The Peruvian case studies provide insights for modelling water-related conflicts, to understand the strategic interaction between agents under weak governance. The thesis proposes solutions aimed, on the one hand, to improve water allocation based on allocation rules and joint infrastructure investments. On the other hand, to mitigate pollution based on side payments with a credible threat. The role of stringent policy and enforcement is critical to support a coherent and credible institutional design. This can provide incentives to agents’ alignment to policy goals which can alleviate water scarcity, support economic activities, reduce conflicts, and protect vulnerable ecosystems. As a result, welfare and cooperation can be enhanced.

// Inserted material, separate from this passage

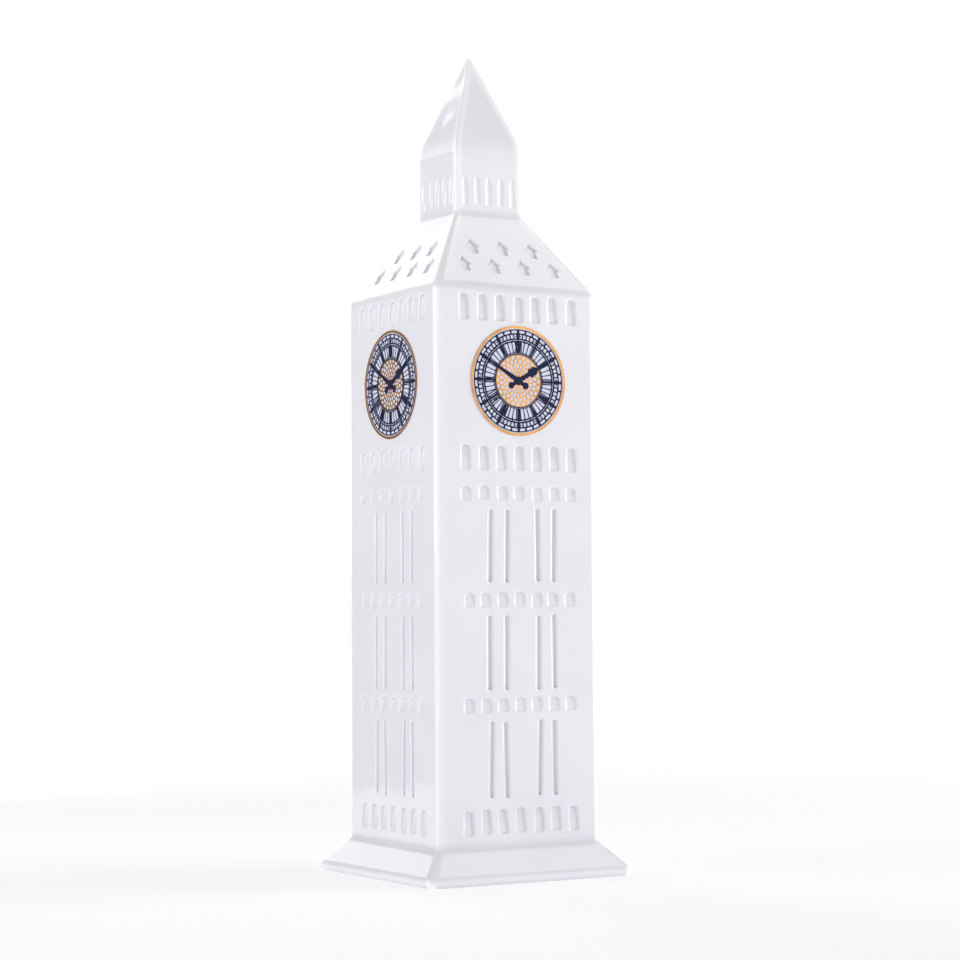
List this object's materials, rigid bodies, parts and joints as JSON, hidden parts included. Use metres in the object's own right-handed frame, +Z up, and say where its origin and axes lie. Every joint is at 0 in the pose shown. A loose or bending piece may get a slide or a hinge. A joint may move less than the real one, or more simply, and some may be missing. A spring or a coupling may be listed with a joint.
{
  "type": "miniature clock tower",
  "caption": "Hollow white glazed porcelain clock tower ornament with a splayed plinth, pressed windows, a hipped roof, a belfry, a spire and a printed navy and gold dial on each side.",
  "frame": {"origin": "centre of the square footprint, on the plane of the foot", "axes": "+Z up to the tip of the spire; the front dial faces -Y, the left dial faces -X, with +X to the right of the front"},
  "size_m": [0.079, 0.079, 0.279],
  "materials": {
    "glazed_porcelain": "gloss",
    "unglazed_porcelain": "matte",
    "pale_enamel": "gloss",
    "navy_enamel": "gloss",
    "fired_gold": "satin"
  },
  "bodies": {
    "root": {"plinth": "glazed_porcelain", "base_plate": "unglazed_porcelain", "shaft": "glazed_porcelain", "roof": "glazed_porcelain", "belfry": "glazed_porcelain", "spire": "glazed_porcelain", "front_dial_ground": "pale_enamel", "front_dial_gold": "fired_gold", "front_dial_navy": "navy_enamel", "front_dial_hands": "navy_enamel", "left_dial_ground": "pale_enamel", "left_dial_gold": "fired_gold", "left_dial_navy": "navy_enamel", "left_dial_hands": "navy_enamel", "back_dial_ground": "pale_enamel", "back_dial_gold": "fired_gold", "back_dial_navy": "navy_enamel", "back_dial_hands": "navy_enamel", "right_dial_ground": "pale_enamel", "right_dial_gold": "fired_gold", "right_dial_navy": "navy_enamel", "right_dial_hands": "navy_enamel"}
  },
  "joints": []
}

This thesis contributes to the water economics literature by integrating game theory and institutional economics. The microeconomic models capture the agents’ decision-making that responds to the incentives generated by the governance system. The thesis extends on previous literature. In case of water sharing problem, by analysing water allocation of two interdependent water sources, including recharge, and proposing allocation rules, as it was explained previously. The bargaining problem is extended by including joint infrastructure investments. These extensions help to have a better understanding of the allocation problem and find solutions to improve water allocation and mitigate conflicts. In case of water pollution, the extension is on side payments, including a credible threat to solve conflicts.

A general policy implication is that transparency, well-designed allocation mechanisms, and credible enforcement can turn conflicts into opportunities for cooperation to manage water scarcity and conflicts. Water allocation failures and pollution undermine welfare, hinder economic performance, and degrade environmental conditions. Effective policy design requires strengthening coordination between national and subnational authorities and aligning environmental policy goals with enforcement capacity.